One of T. J. Cobden-Sanderson’s earliest commissions was Morris’s copy of the French edition, which “had been worn to loose sections by his own constant study of it”. That copy sold at Sotheby’s in 1932 (lot 31, £62 to Maggs), and is now in the library of Sir John Paul Getty at Wormsley. It is the only other copy of Marx’s magnum opus, in any iteration, that we can trace in commerce with an association with Morris.

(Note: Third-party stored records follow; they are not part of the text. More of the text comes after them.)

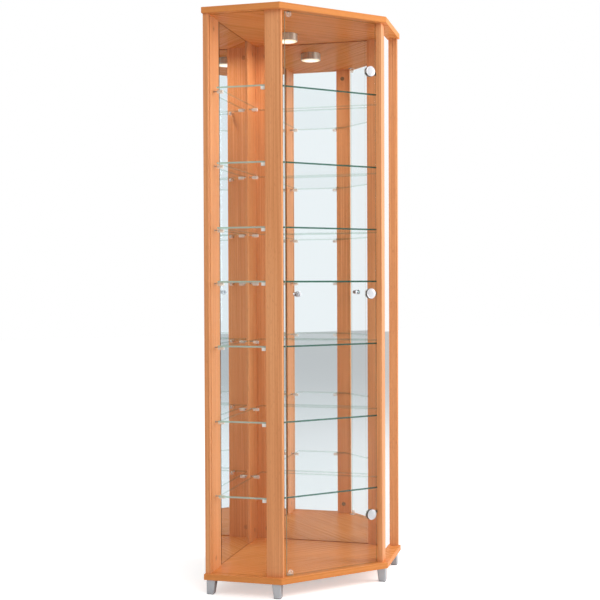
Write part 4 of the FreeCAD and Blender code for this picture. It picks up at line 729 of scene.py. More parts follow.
class Workpiece:
    """One piece on the bench, shaped with Blender's own mesh tools."""

    # points nearer than this are joined, edges sharper than this are softened, and the others are
    # shaded smooth up to the second angle
    weld: float = 0.002 * MM
    sharp: float = math.radians(30)
    smooth: float = math.radians(35)

    def __init__(self, name: str) -> None:
        """Take the object that was just added, and put its place into its mesh.

        Args:
            name: the piece's name.
        """
        self.thing = bpy.context.active_object
        self.thing.name = self.thing.data.name = name
        bpy.ops.object.transform_apply(location=True, rotation=True, scale=True)

    @staticmethod
    def clear_bench() -> None:
        """Leave edit mode and deselect everything, so that no operator touches another piece."""
        if bpy.context.mode != "OBJECT":
            bpy.ops.object.mode_set(mode="OBJECT")
        bpy.ops.object.select_all(action="DESELECT")

    @classmethod
    def lathe(cls, name: str, profile: Sequence[tuple[float, float]], foot: Vector, axis: Vector,
              sides: int = 64) -> "Workpiece":
        """Turn a piece: start from a filled circle, and raise it by extruding and scaling its end.

        Args:
            name: the piece's name.
            profile: radius and height along the axis of each step, the first one being the circle.
            foot: the point of the axis at height 0.
            axis: the direction of the axis.
            sides: corners of the circle.

        Returns:
            The piece.
        """
        cls.clear_bench()
        turn = Vector((0, 0, 1)).rotation_difference(axis).to_euler()
        radius, height = profile[0]
        bpy.ops.mesh.primitive_circle_add(vertices=sides, radius=radius, fill_type="NGON",
                                          location=foot + axis * height, rotation=turn)
        piece = cls(name)
        piece.work("FACE")
        bpy.ops.mesh.select_all(action="SELECT")
        for (last_radius, last_height), (radius, height) in zip(profile, profile[1:]):
            piece.rise(axis * (height - last_height))
            if radius != last_radius:
                piece.swell(radius / last_radius, foot + axis * height)
        return piece

    @classmethod
    def block(cls, name: str, size: Vector, centre: Vector, turn: float = 0.0) -> "Workpiece":
        """Start from a block.

        Args:
            name: the piece's name.
            size: its three sides.
            centre: its centre.
            turn: angle about the upright axis.

        Returns:
            The piece.
        """
        cls.clear_bench()
        bpy.ops.mesh.primitive_cube_add(size=1, location=centre, rotation=(0, 0, turn), scale=size)
        return cls(name)

    def choose(self, mode: str, parts: str, wanted: Callable[[object], bool]) -> None:
        """Select the parts of the mesh that pass a test, and leave the piece in edit mode.

        Args:
            mode: what is selectable: FACE, EDGE or VERT.
            parts: the mesh's own list of them.
            wanted: says yes or no to each of them.
        """
        self.work(mode)
        bpy.ops.mesh.select_all(action="DESELECT")
        bpy.ops.object.mode_set(mode="OBJECT")
        for part in getattr(self.thing.data, parts):
            part.select = wanted(part)
        bpy.ops.object.mode_set(mode="EDIT")

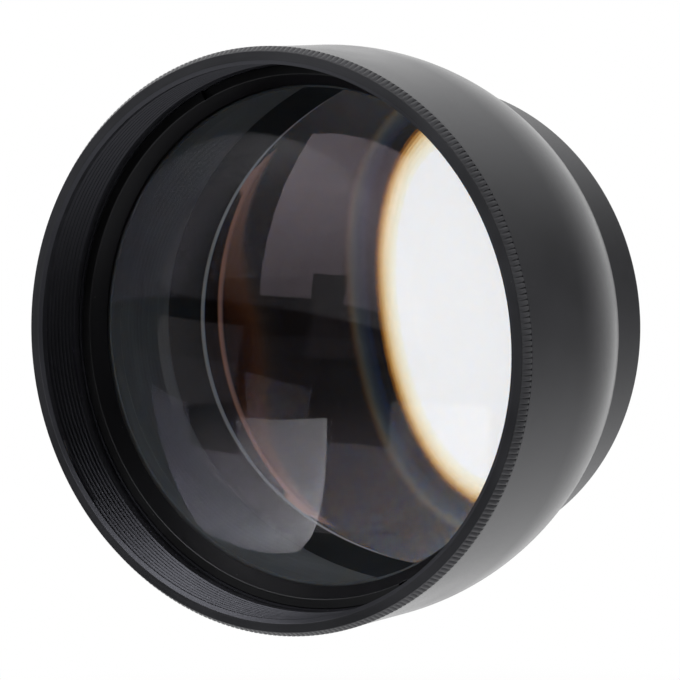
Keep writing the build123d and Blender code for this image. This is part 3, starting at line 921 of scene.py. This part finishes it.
def buildFloor():
    d = floorLook
    h = d["half"]
    data = bpy.data.meshes.new("floor")
    corners = [(-h, -h, d["height"]), (h, -h, d["height"]), (h, h, d["height"]), (-h, h, d["height"])]
    data.from_pydata(corners, [], [(0, 1, 2, 3)])
    floor = addObject("floor", data)
    material, tree, shader = newMaterial("paleFloor")
    shader.inputs["Base Color"].default_value = (*d["colour"], 1)
    shader.inputs["Roughness"].default_value = d["roughness"]
    shader.inputs["Specular IOR Level"].default_value = 0.0
    path = makeNode(tree, "ShaderNodeLightPath")
    seen = mathNode(tree, "MAXIMUM", path.outputs["Is Camera Ray"], path.outputs["Is Transmission Ray"])
    where = makeNode(tree, "ShaderNodeTexCoord")
    # the shadow is kept near the object and fades out away from it
    distance = makeNode(tree, "ShaderNodeVectorMath", operation="LENGTH")
    tree.links.new(where.outputs["Object"], distance.inputs[0])
    spread = ramp(tree, distance.outputs["Value"], d["shadowNear"], d["shadowFar"], d["glow"], 1.0)
    glow = makeNode(tree, "ShaderNodeEmission")
    # the lenses mirror a pale table whose front edge lies before dark space
    place = makeNode(tree, "ShaderNodeSeparateXYZ")
    tree.links.new(where.outputs["Object"], place.inputs[0])
    across, along = place.outputs["X"], place.outputs["Y"]
    table = mathNode(
        tree, "MULTIPLY",
        ramp(tree, across, d["sideDark"], d["sideEdge"], d["mirroredSide"], d["mirrored"]),
        ramp(tree, along, d["frontDark"], d["frontEdge"], room["front"], 1.0))
    straight = mathNode(tree, "LESS_THAN", path.outputs["Glossy Depth"], mirrorOnce)
    tree.links.new(mathNode(tree, "MAXIMUM", straight, table), glow.inputs["Strength"])
    mixed = makeNode(tree, "ShaderNodeMixShader")
    tree.links.new(mathNode(tree, "MULTIPLY", seen, spread), mixed.inputs[0])
    tree.links.new(shader.outputs[0], mixed.inputs[1])
    tree.links.new(glow.outputs[0], mixed.inputs[2])
    # reflections in the object see the floor as they see the room
    view = makeNode(tree, "ShaderNodeGroup", node_tree=roomGroup)
    tree.links.new(where.outputs["Object"], view.inputs[0])
    mirrored = makeNode(tree, "ShaderNodeEmission")
    tree.links.new(view.outputs[0], mirrored.inputs["Strength"])
    whole = makeNode(tree, "ShaderNodeMixShader")
    glossy = mathNode(tree, "MULTIPLY", path.outputs["Is Glossy Ray"],
                      mathNode(tree, "SUBTRACT", 1.0, path.outputs["Is Transmission Ray"]))
    tree.links.new(glossy, whole.inputs[0])
    tree.links.new(mixed.outputs[0], whole.inputs[1])
    tree.links.new(mirrored.outputs[0], whole.inputs[2])
    tree.links.new(whole.outputs[0], tree.nodes["Material Output"].inputs[0])
    data.materials.append(material)


buildFloor()

# Softbox: a lit panel. Its corners are given as azimuth from -Y towards +X, and elevation
softbox = dict(distance=0.9, middle=(-19, 25), radiance=5.0, height=0.75,
               levels=((0.05, 0.34), (0.26, 0.46), (0.45, 0.68), (0.66, 1.0), (0.92, 0.75)),
               corners=((-35.4, 5.4), (-19.5, 6.0), (-19.3, 12.0), (-8.8, 12.5), (-10.0, 5.3), (0.6, 3.7),
                        (1.5, 46.0), (-39.0, 45.7)))


def towards(azimuth, elevation):
    az, el = math.radians(azimuth), math.radians(elevation)
    return Vector((math.sin(az) * math.cos(el), -math.cos(az) * math.cos(el), math.sin(el)))


def buildSoftbox():
    d = softbox
    middle = towards(*d["middle"])
    corners = []
    for corner in d["corners"]:
        ahead = towards(*corner)
        corners.append(ahead * d["distance"] / ahead.dot(middle))
    data = bpy.data.meshes.new("softbox")
    data.from_pydata(corners, [], [tuple(range(len(corners)))])
    panel = addObject("softbox", data)
    panel.visible_camera = False
    material, tree, shader = newMaterial("softboxCloth")
    tree.nodes.remove(shader)
    glow = makeNode(tree, "ShaderNodeEmission", Strength=d["radiance"])
    # brightest a little above its middle
    where = makeNode(tree, "ShaderNodeTexCoord")
    split = makeNode(tree, "ShaderNodeSeparateXYZ")
    tree.links.new(where.outputs["Object"], split.inputs[0])
    levels = makeNode(tree, "ShaderNodeValToRGB")
    tree.links.new(mathNode(tree, "DIVIDE", split.outputs["Z"], d["height"]), levels.inputs[0])
    stops = levels.color_ramp.elements
    while len(stops) < len(d["levels"]):
        stops.new(0.5)
    for stop, (place, level) in zip(stops, d["levels"]):
        stop.position, stop.color = place, (level, level, level, 1)
    tree.links.new(levels.outputs[0], glow.inputs["Color"])
    tree.links.new(glow.outputs[0], tree.nodes["Material Output"].inputs[0])
    data.materials.append(material)


buildSoftbox()

# World: white to the camera and through clear glass, the room's levels for every other ray
def buildWorld():
    world = bpy.data.worlds.new("studio")
    bpy.context.scene.world = world
    world.use_nodes = True
    tree = world.node_tree
    background = tree.nodes["Background"]
    where = makeNode(tree, "ShaderNodeTexCoord")
    view = makeNode(tree, "ShaderNodeGroup", node_tree=roomGroup)
    tree.links.new(where.outputs["Generated"], view.inputs[0])
    path = makeNode(tree, "ShaderNodeLightPath")
    straight = mathNode(tree, "LESS_THAN", path.outputs["Glossy Depth"], mirrorOnce)
    through = mathNode(tree, "MULTIPLY", path.outputs["Is Transmission Ray"], straight)
    white = mathNode(tree, "MAXIMUM", path.outputs["Is Camera Ray"], through)
    mix = makeNode(tree, "ShaderNodeMix", data_type="RGBA")
    tree.links.new(white, mix.inputs[0])
    tree.links.new(view.outputs[0], mix.inputs[6])
    mix.inputs[7].default_value = (1, 1, 1, 1)
    tree.links.new(mix.outputs[2], background.inputs[0])
    background.inputs["Strength"].default_value = 1.0


buildWorld()
bpy.context.scene.view_settings.view_transform = "Standard"
bpy.context.scene.cycles.sampling_pattern = "TABULATED_SOBOL"
print("camera, floor, lamps and room made")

The English translation was begun by Samuel Moore, a lawyer and translator active in the Manchester IWMA and a close friend of both Marx and Engels, at the request of Engels. He was joined in the project by Edward Aveling in 1884, the same year that Aveling began his relationship with Marx’s daughter, Eleanor. Taking as their text the third German edition of book I, Moore and Aveling’s translation incorporated the substantial changes which Marx made for the French translation, published in livraisons between September 1872 and November 1875. Although book II of Das Kapital had been published in 1885, Engels explained the reasoning behind translating just the first book in his preface to the English edition, saying that a translation of it without book III would be incomplete. The German edition of book III did not appear until 1894. English translations of book II and III followed in 1907 and 1909 respectively. All subsequent English editions were based on this “authorized edition”: it remained the standard text for the English-speaking public and continued to be revised and republished until the 1950s.